How our modular brain pieces the world together

Finally, Tracy Nelson touched on how things like stance helped her remember people from her past:

Hi Bronson,

I found aspects spoken of in your article very interesting.

One reason it caught my attention was that it touched (if perhaps only lightly) on my very good and continuing recall of details of people I may not have seen in decades (despite my memory slipping in other areas).

For this and other reasons, at one point I thought I may have made a good detective of some kind.

What bothered me a bit though, was that after (timidly) approaching these people (after decades of not seeing them) I introduced myself and often it took them some time to remember me – if they remembered me at all (despite seeing some of them every day at school). Yes, enough of the jokes about me not being worth remembering!

Some people don’t change much at all but some do change a great deal (becoming almost unrecognisable from their earlier school days).

One way I recognised one person as an adult was by his stance more than anything else (decades after not seeing him from about the age of 9 or10). As with others, importantly, his eyes, among other traits, were (or could be) also a bit of a giveaway. However, in his case, this was hardly convincing since he had changed so much in adulthood. It was the way he stood that did it for me. He and those he was with were amazed that I recognised him after all that time and particularly in this way.

Bronson Harry, the author of the article, provided some research on that element of recall:

Unfortunately the history of person perception has been almost entirely directed toward the study of the face.

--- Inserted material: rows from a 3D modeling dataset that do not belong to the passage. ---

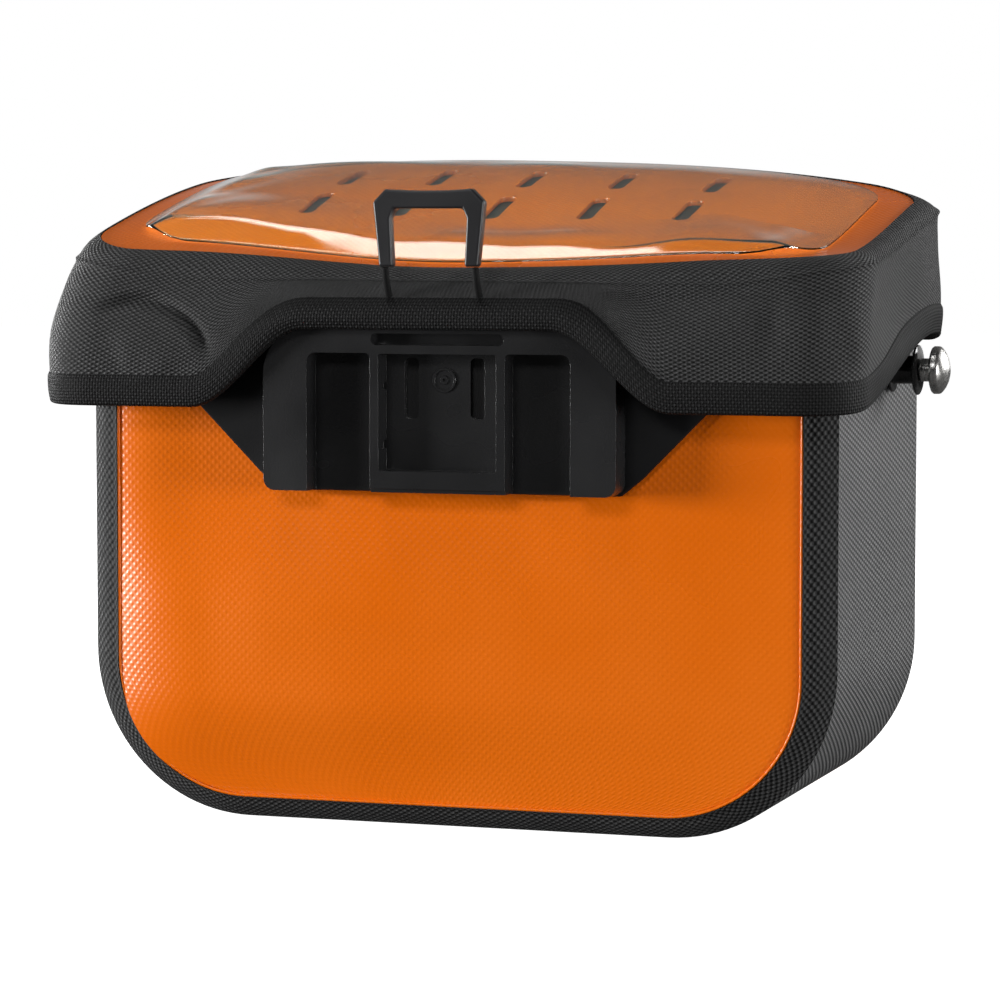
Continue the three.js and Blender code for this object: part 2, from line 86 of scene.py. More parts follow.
# outlines seen from above: the lid's fold and hem, the orange top, its board and the film
FOLD = dict(half_x=131.5, front=-68.0, rear=66.0, radius=24.0)
HEM = dict(half_x=133.2, front=-77.0, rear=68.0, radius=20.0)
CROWN = dict(half_x=124.0, front=-64.0, rear=60.0, radius=21.0)
BOARD = dict(half_x=118.0, front=-58.0, rear=54.0, radius=15.0)
FILM = dict(half_x=113.5, front=-60.0, rear=54.0, radius=22.0, bow=8.0)
FOLD_FRONT_Z = 171.2
FOLD_RISE = 22.1
FOLD_END_RISE = 4.5
CROWN_FRONT_Z = 174.8
CROWN_RIGHT_DIP = 2.6
CROWN_REAR_Z = 210.0
CROWN_REAR_DROP = 8.2
CROWN_BEND = 1.45
BORDER_PUFF = 0.9
BAND_PUFF = 0.63
SKIRT_THICKNESS = 2.8
SKIRT_PUFF = 1.5
FOLD_RIDGE = 0.7  # the sewn fold stands out a little
HEM_SHIFT = -2.2  # the soft lid leans a little to the left
HEM_FRONT_Z = 132.2
HEM_REAR_Z = 154.0
HEM_CORNER_DROP = 2.5
HEM_SIDE_START = -75.0  # y where the hem begins to climb along the bag's ends
HEM_SIDE_END = 43.0
ARCH_RISE = 24.7
ARCH_INNER = 40.0
ARCH_OUTER = 78.0
BINDING_HEIGHT = 9.2
BINDING_PROUD = 0.6
FILM_THICKNESS = 0.7
FACET_SLOPE = 0.62  # rise of the film's front facet, over that of the orange top under it
FACET_SLOPE_LEFT = 0.73
SLOT = dict(width=5.6, length=23.0, pitch=31.5, columns=5, rows_y=(-12.0, 22.0))
HINGE_Z = 151.5
FLAP_THICKNESS = 1.0
BOARD_THICKNESS = 1.4
WELT_RADIUS = 0.5
WORDS = {-1: "left", 1: "right"}

# pitch of the threads along and across each fabric
ORANGE_PITCH = (1.36, 1.39)
BLACK_PITCH = (1.36, 0.80)
GREY_PITCH = (0.85, 2.3)
TAPE_PITCH = (0.95, 1.0)
CORD_PITCH = (0.45, 0.45)
SCRATCH_DEPTH = 0.008  # of the fine lines on the metal pieces

# ------------------------------------------------------------------ camera
CAMERA_YAW = math.radians(18.519)
CAMERA_PITCH = math.radians(4.063)
CAMERA_PLACE = (374.05, -1128.22, 183.42)
CAMERA_LENS = 131.24
SENSOR = 36.0

# brightness of the studio before and behind the bag, its rear horizon, and the floor
WORLD_FRONT = 0.01
WORLD_REAR = 0.15
HORIZON = 0.6
FLOOR_GLOW = 0.96
FLOOR_BOUNCE = 0.12


def metres(points):
    """Drawing millimetres to the frame's metres."""
    return (np.asarray(points, float) + np.array([0.0, middle_y, 0.0])) / 1000


def add_camera():
    camera = bpy.data.cameras.new("camera")
    camera.lens = CAMERA_LENS
    camera.sensor_width = SENSOR
    camera.clip_end = 50
    thing = bpy.data.objects.new("camera", camera)
    bpy.context.scene.collection.objects.link(thing)
    thing.location = metres(CAMERA_PLACE)
    thing.rotation_euler = (math.radians(90) - CAMERA_PITCH, 0, CAMERA_YAW)
    bpy.context.scene.camera = thing


# ------------------------------------------------------------------ node graphs
class Graph:
    """The nodes of a material or world, with short calls for the ones used over and over."""

    def __init__(self, owner):
        owner.use_nodes = True
        self.owner = owner
        self.nodes = owner.node_tree.nodes
        self.links = owner.node_tree.links
        self.shader = self.nodes.get("Principled BSDF")

    def feed(self, socket, value):
        if isinstance(value, bpy.types.NodeSocket):
            self.links.new(value, socket)
        elif hasattr(value, "__len__") and len(value) == 3 and socket.type == "RGBA":
            socket.default_value = (*value, 1)
        else:
            socket.default_value = value

    def add(self, kind, *values):
        """New node whose first inputs get the values."""
        node = self.nodes.new(kind)
        for socket, value in zip(node.inputs, values):
            self.feed(socket, value)
        return node

    def math(self, operation, a, b=0.0):
        node = self.add("ShaderNodeMath", a, b)
        node.operation = operation
        return node.outputs[0]

    def ramp(self, value, low, high, out_low=0.0, out_high=1.0, smooth=False):
        node = self.add("ShaderNodeMapRange", value, low, high, out_low, out_high)
        if smooth:
            node.interpolation_type = "SMOOTHSTEP"
        return node.outputs[0]

    def mix(self, share, a, b):
        node = self.nodes.new("ShaderNodeMix")
        node.data_type = "RGBA"
        self.feed(node.inputs[0], share)
        self.feed(node.inputs[6], a)
        self.feed(node.inputs[7], b)
        return node.outputs[2]

    def place(self):
        """Object coordinates, in metres."""
        return self.nodes.new("ShaderNodeTexCoord").outputs["Object"]

    def weave_map(self):
        """The fabric's own coordinates, in millimetres along and across it."""
        node = self.nodes.new("ShaderNodeUVMap")
        node.uv_map = "weave"
        return node.outputs["UV"]

    def noise(self, vector, scale, detail=2.0, roughness=0.5):
        node = self.nodes.new("ShaderNodeTexNoise")
        self.feed(node.inputs["Vector"], vector)
        node.inputs["Scale"].default_value = scale
        node.inputs["Detail"].default_value = detail
        node.inputs["Roughness"].default_value = roughness
        return node.outputs["Fac"]

    def split(self, vector):
        return self.add("ShaderNodeSeparateXYZ", vector).outputs

    def bump(self, height, distance, strength=1.0):
        """Relief of a height, in metres, on the shader's normal."""
        node = self.nodes.new("ShaderNodeBump")
        self.feed(node.inputs["Height"], height)
        node.inputs["Distance"].default_value = distance
        node.inputs["Strength"].default_value = strength
        self.set(Normal=node.outputs["Normal"])

    def set(self, **inputs):
        for name, value in inputs.items():
            self.feed(self.shader.inputs[name.replace("_", " ")], value)
        return self.owner

    def seen(self, by_camera, by_others):
        """Shader that is one thing to the camera and another to every other ray."""
        path = self.nodes.new("ShaderNodeLightPath")
        share = path.outputs["Is Camera Ray"]
        return self.add("ShaderNodeMixShader", share, by_others, by_camera).outputs[0]


def material_graph(name):
    return Graph(bpy.data.materials.new(name))


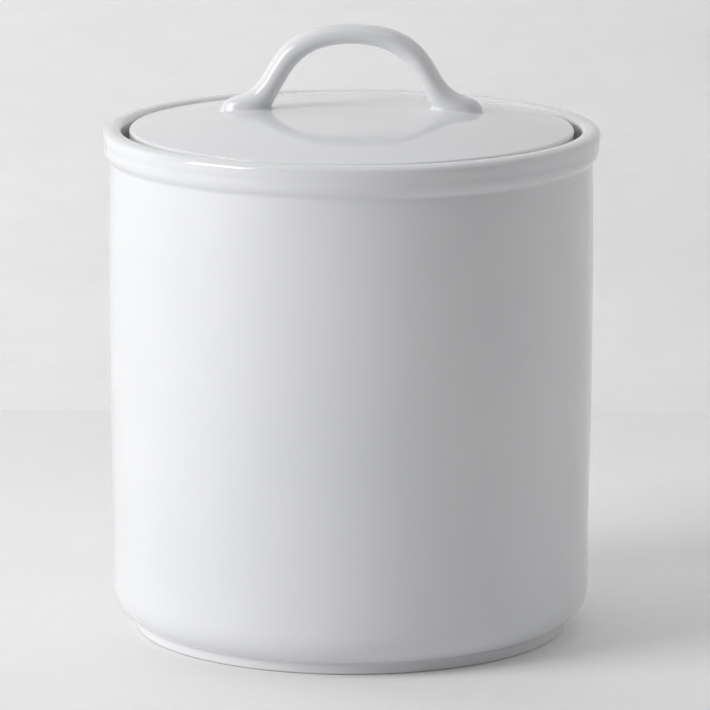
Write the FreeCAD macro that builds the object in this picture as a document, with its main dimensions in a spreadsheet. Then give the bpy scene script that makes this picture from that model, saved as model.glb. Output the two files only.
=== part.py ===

Gait and movement have been overlooked for a long time, with early models proposing that only facial structure contributed to identification and recognition. However, one has only need to watch someone imitate another person to see that the static structure information is only part of the whole process.

In fact we often unaware of the degree to which we use other cues from the body, for example when we attempt to understand another persons emotional expression.